- _Set exercise_
Repeat the whole listing exactly.

── Given material ──

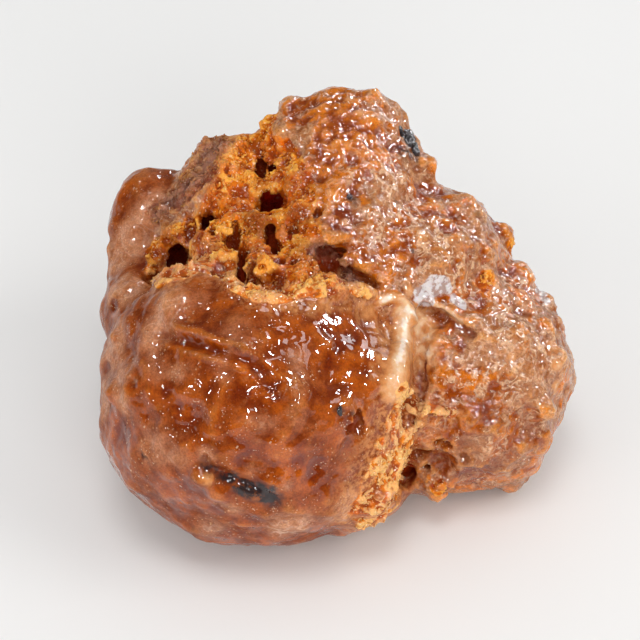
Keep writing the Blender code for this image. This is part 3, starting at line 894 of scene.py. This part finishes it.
# The torn crumb: golden, paler where it stands up and dry, dark amber in its pores, pale with sugar
# on the rims, and a dull purple brown where it dried out
torn_start = {"Bulge": 0, "Wet": 0.5, "Dusk": 0, "Pale": 0, "Deep": 0}
torn_look, torn_in, torn_out = new_effect("torn crumb", torn_start, ("Colour",))
patch = ramped(torn_look, grain(torn_look, 1.2, 4, 0.6), 0.38, 0.62)
dry = mix_colour(torn_look, patch, paint(192, 88, 4), paint(220, 126, 22))
soaked = mix_colour(torn_look, patch, paint(154, 56, 0), paint(210, 98, 4))
gold = mix_colour(torn_look, torn_in["Wet"], dry, soaked)
dull = mix_colour(torn_look, patch, paint(98, 60, 46), paint(158, 114, 96))
pore = ramped(torn_look, torn_in["Bulge"], -0.02, -0.12, 0, 0.65)
gold = mix_colour(torn_look, pore, gold, paint(128, 44, 2))
dried = ramped(torn_look, torn_in["Wet"], 0.7, 0.2, 0.3, 0.85)
dried = times(torn_look, dried, ramped(torn_look, torn_in["Bulge"], 0.015, 0.09))
gold = mix_colour(torn_look, dried, gold, paint(236, 164, 70))
gold = mix_colour(torn_look, ramped(torn_look, torn_in["Deep"], 0, 1, 0, 0.75), gold, paint(128, 42, 0))
sugared = ramped(torn_look, torn_in["Bulge"], -0.03, 0.08, 0.05, 0.7)
sugared = times(torn_look, torn_in["Pale"], sugared)
gold = mix_colour(torn_look, sugared, gold, paint(230, 180, 124))
gold = mix_colour(torn_look, times(torn_look, torn_in["Dusk"], 0.85), gold, dull)
gold = scaled(torn_look, gold, ramped(torn_look, grain(torn_look, 0.25, 2, 0.7), 0.3, 0.7, 0.88, 1.15))
sugar = ramped(torn_look, torn_in["Dusk"], 0, 0.6, 0.5, 0.15)
sugar = ramped(torn_look, grain(torn_look, 0.2, 0, 0.5), 0.68, 0.78, 0, sugar)
gold = mix_colour(torn_look, sugar, gold, paint(252, 226, 184))
torn_look.links.new(gold, torn_out["Colour"])


def crumb_paint(tree):
    """The torn crumb's colour and how wet it is, from the values kept at the points."""
    wet = ramped(tree, grain(tree, 2.6, 2), 0.4, 0.6)
    sunk = calculate(tree, "MAXIMUM", ramped(tree, kept(tree, "open"), 0.9, 0.35), kept(tree, "deep"))
    places = {"Bulge": kept(tree, "bulge"), "Dusk": kept(tree, "dusk"), "Pale": kept(tree, "pale")}
    return place_effect(tree, torn_look, Wet=wet, Deep=sunk, **places)["Colour"], wet


def curled_lines(tree, size, width):
    """Lines that the drying glaze leaves, in curls of that size in mm."""
    from_line = calculate(tree, "SUBTRACT", grain(tree, size, 0.6, 0.5, 0.7), 0.5)
    return ramped(tree, calculate(tree, "ABSOLUTE", from_line), width, 0)


def by_skin(on_crags, on_smooth):
    """A number that changes from the crags to the smooth skin."""
    return ramped(tree, on_skin, 0, 1, on_crags, on_smooth)


glazed = new_material("glazed dough", {
    "Specular IOR Level": 0.02, "Subsurface Weight": 0.25, "Subsurface Radius": (1.0, 0.5, 0.2),
    "Subsurface Scale": 1.0 * MM, "Coat Roughness": 0.035, "Coat IOR": 1.6,
})
tree = glazed.node_tree
shader = tree.nodes["Principled BSDF"]
on_skin = kept(tree, "skin")
bulge = kept(tree, "bulge")
film = kept(tree, "film")
opened = kept(tree, "open")

# Amber glaze: deep where it is thick, and orange where it is thin
thin = plus(tree, grain(tree, 2.4, 3), times(tree, bulge, 1.6))
thin = ramped(tree, thin, 0.3, 0.72)
skin_amber = mix_colour(tree, thin, paint(108, 34, 0), paint(166, 76, 8))
crag_amber = mix_colour(tree, thin, paint(138, 56, 0), paint(200, 108, 20))
amber = mix_colour(tree, on_skin, crag_amber, skin_amber)

# The milky film over it
milk = ramped(tree, grain(tree, 1.3, 5, 0.62), 0.34, 0.66)
skin_film = mix_colour(tree, milk, paint(104, 38, 4), paint(146, 72, 30))
milky_film = mix_colour(tree, milk, paint(164, 100, 64), paint(192, 134, 100))
height = tree.nodes.new("ShaderNodeSeparateXYZ")
place = tree.nodes.new("ShaderNodeTexCoord")
tree.links.new(place.outputs["Object"], height.inputs[0])
low_down = ramped(tree, height.outputs["Z"], 11 * MM, 3 * MM, 0, 0.7)
milky_film = mix_colour(tree, low_down, milky_film, paint(166, 130, 110))
skin_film = mix_colour(tree, ramped(tree, film, 0.0, 0.65), skin_film, milky_film)
crag_film = mix_colour(tree, milk, paint(138, 78, 38), paint(180, 128, 90))
crag_film = mix_colour(tree, low_down, crag_film, paint(138, 82, 44))
film_tone = mix_colour(tree, on_skin, crag_film, skin_film)
wisps = curled_lines(tree, 1.4, 0.09)
wisp_share = ramped(tree, low_down, 0, 0.4, 0.2, 0.8)
wisps = times(tree, wisps, ramped(tree, film, 0.2, 0.6, 0, wisp_share))
film_tone = mix_colour(tree, wisps, film_tone, paint(226, 190, 166))
film_share = plus(tree, grain(tree, 3.4, 3, 0.5), times(tree, film, 0.5))
finer = times(tree, grain(tree, 0.9, 3, 0.6), by_skin(0.9, 0.45))
film_share = plus(tree, film_share, finer)
film_share = calculate(tree, "SUBTRACT", film_share, by_skin(0.225, -0.1))
film_share = ramped(tree, film_share, by_skin(0.62, 0.6), by_skin(0.8, 1.05))
film_share = times(tree, film_share, by_skin(0.85, 0.92))
colour = mix_colour(tree, film_share, amber, film_tone)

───

- _Solution to this task_
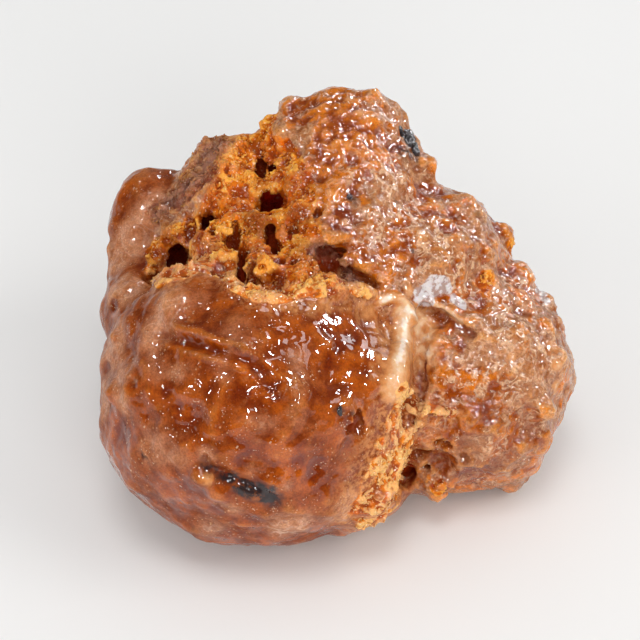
Keep writing the Blender code for this image. This is part 3, starting at line 894 of scene.py. This part finishes it.
# The torn crumb: golden, paler where it stands up and dry, dark amber in its pores, pale with sugar
# on the rims, and a dull purple brown where it dried out
torn_start = {"Bulge": 0, "Wet": 0.5, "Dusk": 0, "Pale": 0, "Deep": 0}
torn_look, torn_in, torn_out = new_effect("torn crumb", torn_start, ("Colour",))
patch = ramped(torn_look, grain(torn_look, 1.2, 4, 0.6), 0.38, 0.62)
dry = mix_colour(torn_look, patch, paint(192, 88, 4), paint(220, 126, 22))
soaked = mix_colour(torn_look, patch, paint(154, 56, 0), paint(210, 98, 4))
gold = mix_colour(torn_look, torn_in["Wet"], dry, soaked)
dull = mix_colour(torn_look, patch, paint(98, 60, 46), paint(158, 114, 96))
pore = ramped(torn_look, torn_in["Bulge"], -0.02, -0.12, 0, 0.65)
gold = mix_colour(torn_look, pore, gold, paint(128, 44, 2))
dried = ramped(torn_look, torn_in["Wet"], 0.7, 0.2, 0.3, 0.85)
dried = times(torn_look, dried, ramped(torn_look, torn_in["Bulge"], 0.015, 0.09))
gold = mix_colour(torn_look, dried, gold, paint(236, 164, 70))
gold = mix_colour(torn_look, ramped(torn_look, torn_in["Deep"], 0, 1, 0, 0.75), gold, paint(128, 42, 0))
sugared = ramped(torn_look, torn_in["Bulge"], -0.03, 0.08, 0.05, 0.7)
sugared = times(torn_look, torn_in["Pale"], sugared)
gold = mix_colour(torn_look, sugared, gold, paint(230, 180, 124))
gold = mix_colour(torn_look, times(torn_look, torn_in["Dusk"], 0.85), gold, dull)
gold = scaled(torn_look, gold, ramped(torn_look, grain(torn_look, 0.25, 2, 0.7), 0.3, 0.7, 0.88, 1.15))
sugar = ramped(torn_look, torn_in["Dusk"], 0, 0.6, 0.5, 0.15)
sugar = ramped(torn_look, grain(torn_look, 0.2, 0, 0.5), 0.68, 0.78, 0, sugar)
gold = mix_colour(torn_look, sugar, gold, paint(252, 226, 184))
torn_look.links.new(gold, torn_out["Colour"])


def crumb_paint(tree):
    """The torn crumb's colour and how wet it is, from the values kept at the points."""
    wet = ramped(tree, grain(tree, 2.6, 2), 0.4, 0.6)
    sunk = calculate(tree, "MAXIMUM", ramped(tree, kept(tree, "open"), 0.9, 0.35), kept(tree, "deep"))
    places = {"Bulge": kept(tree, "bulge"), "Dusk": kept(tree, "dusk"), "Pale": kept(tree, "pale")}
    return place_effect(tree, torn_look, Wet=wet, Deep=sunk, **places)["Colour"], wet


def curled_lines(tree, size, width):
    """Lines that the drying glaze leaves, in curls of that size in mm."""
    from_line = calculate(tree, "SUBTRACT", grain(tree, size, 0.6, 0.5, 0.7), 0.5)
    return ramped(tree, calculate(tree, "ABSOLUTE", from_line), width, 0)


def by_skin(on_crags, on_smooth):
    """A number that changes from the crags to the smooth skin."""
    return ramped(tree, on_skin, 0, 1, on_crags, on_smooth)


glazed = new_material("glazed dough", {
    "Specular IOR Level": 0.02, "Subsurface Weight": 0.25, "Subsurface Radius": (1.0, 0.5, 0.2),
    "Subsurface Scale": 1.0 * MM, "Coat Roughness": 0.035, "Coat IOR": 1.6,
})
tree = glazed.node_tree
shader = tree.nodes["Principled BSDF"]
on_skin = kept(tree, "skin")
bulge = kept(tree, "bulge")
film = kept(tree, "film")
opened = kept(tree, "open")

# Amber glaze: deep where it is thick, and orange where it is thin
thin = plus(tree, grain(tree, 2.4, 3), times(tree, bulge, 1.6))
thin = ramped(tree, thin, 0.3, 0.72)
skin_amber = mix_colour(tree, thin, paint(108, 34, 0), paint(166, 76, 8))
crag_amber = mix_colour(tree, thin, paint(138, 56, 0), paint(200, 108, 20))
amber = mix_colour(tree, on_skin, crag_amber, skin_amber)

# The milky film over it
milk = ramped(tree, grain(tree, 1.3, 5, 0.62), 0.34, 0.66)
skin_film = mix_colour(tree, milk, paint(104, 38, 4), paint(146, 72, 30))
milky_film = mix_colour(tree, milk, paint(164, 100, 64), paint(192, 134, 100))
height = tree.nodes.new("ShaderNodeSeparateXYZ")
place = tree.nodes.new("ShaderNodeTexCoord")
tree.links.new(place.outputs["Object"], height.inputs[0])
low_down = ramped(tree, height.outputs["Z"], 11 * MM, 3 * MM, 0, 0.7)
milky_film = mix_colour(tree, low_down, milky_film, paint(166, 130, 110))
skin_film = mix_colour(tree, ramped(tree, film, 0.0, 0.65), skin_film, milky_film)
crag_film = mix_colour(tree, milk, paint(138, 78, 38), paint(180, 128, 90))
crag_film = mix_colour(tree, low_down, crag_film, paint(138, 82, 44))
film_tone = mix_colour(tree, on_skin, crag_film, skin_film)
wisps = curled_lines(tree, 1.4, 0.09)
wisp_share = ramped(tree, low_down, 0, 0.4, 0.2, 0.8)
wisps = times(tree, wisps, ramped(tree, film, 0.2, 0.6, 0, wisp_share))
film_tone = mix_colour(tree, wisps, film_tone, paint(226, 190, 166))
film_share = plus(tree, grain(tree, 3.4, 3, 0.5), times(tree, film, 0.5))
finer = times(tree, grain(tree, 0.9, 3, 0.6), by_skin(0.9, 0.45))
film_share = plus(tree, film_share, finer)
film_share = calculate(tree, "SUBTRACT", film_share, by_skin(0.225, -0.1))
film_share = ramped(tree, film_share, by_skin(0.62, 0.6), by_skin(0.8, 1.05))
film_share = times(tree, film_share, by_skin(0.85, 0.92))
colour = mix_colour(tree, film_share, amber, film_tone)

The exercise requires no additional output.